The bill also includes language that extends the deadline from June 30, 2011 to August 31, 2011 for the General Assembly to approve the tentative agreement with the State Employee Bargaining Agent Coalition (SEBAC) while keeping the same procedural steps for the approval. If the SEBAC agreement is approved by August 31st, the Governor's increased rescission authority is repealed on the date of said approval. Under the bill and the act, if the General Assembly does not call itself into session within five days of the contract being filed with the clerks of each house the agreement is deemed approved by the General Assembly as of the date it was filed.
 
Applying Terms Comparable to SEBAC to Nonunionized State Employees : PA 11-61 required the Administrative Services commissioner and the Office of Policy and Management (OPM) secretary, once the General Assembly approves the contract, to apply terms comparable to the SEBAC contract to all nonunion classified and unclassified officers and state employees. The bill gives OPM, the chief court administrator, and the legislative management executive director until September 30, rather than June 30, to submit plans to the Appropriations Committee detailing how the terms of the SEBAC contract will apply to nonunion classified and unclassified officers and employees in the executive branch, judicial branch, and legislative management, respectively.

Longevity Pay for Executive Branch and Higher Education Employees: PA 11-61 required the executive branch and Board of Regents of Higher Education, by August 1, 2011, to implement changes to longevity pay for nonunion classified and unclassified officers and employees that are comparable to SEBAC longevity provisions. The bill requires changes to the longevity payments for these employees, but does not require it be comparable to SEBAC. Instead it requires longevity to be comparable to the eligibility provisions of the executive longevity pay plan. The executive longevity pay plan is set by the Department of Administrative Services. It specifies the change to longevity only takes place if the SEBAC agreement is approved.

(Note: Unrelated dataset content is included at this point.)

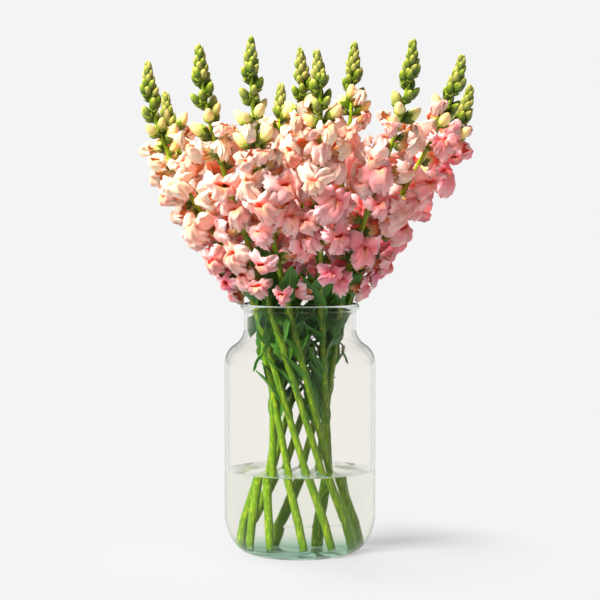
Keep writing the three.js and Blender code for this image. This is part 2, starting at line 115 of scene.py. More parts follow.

This bill extends the deadline to implement these changes to October 1, 2011.

Wages and Longevity Pay for Judicial and Legislative Branch Employees: PA 11-61 required the judicial and legislative branches, by August 1, 2011, to consider and implement changes to longevity pay and wages for nonunionized officers and employees of the judicial and legislative branches that are comparable to the longevity pay and wage provisions of the SEBAC contract. The bill requires changes to the longevity for these employees to be contingent upon approval of the SEBAC agreement, but does not require it be comparable to SEBAC. Instead it requires longevity to be comparable to the eligibility provisions of the executive longevity pay plan.
This bill extends the deadline to implement these changes to October 1, 2011.
PA 11-61 and the bill specify that nothing regarding the judicial branch wage provisions apply to officers or employees whose wages are set in statute. Judges, family support magistrates, workers' compensation commissioners, and others' wages are set in statute.
Earlier this week Governor Malloy outlined the amount of savings he wants from each state agency in a one-page proposal. Because HB 6701 does not grant the Governor authority to cut municipal aid by $54 million in each of the next two fiscal years, the Governor has said that there may be approximately 1,000 more layoffs beyond the 5,466 announced earlier this week. 
 
HB 6701 included language that reduces the State Earned Income Tax to 25%, down from 30%. This results in savings of approximately $18.4 million in FY12 and $19.4 million in FY13.
 
Language that would have suspended the state’s ban on privatization was not included in the final bill that passed.
 
The Senate also considered a bill, SB 1301, that (after adopting a strike-all amendment) would have made changes to state employee longevity pay and the wages used to determine pension benefits. The bill passed the Senate by a vote of 30-6, but was not called for a vote by the House.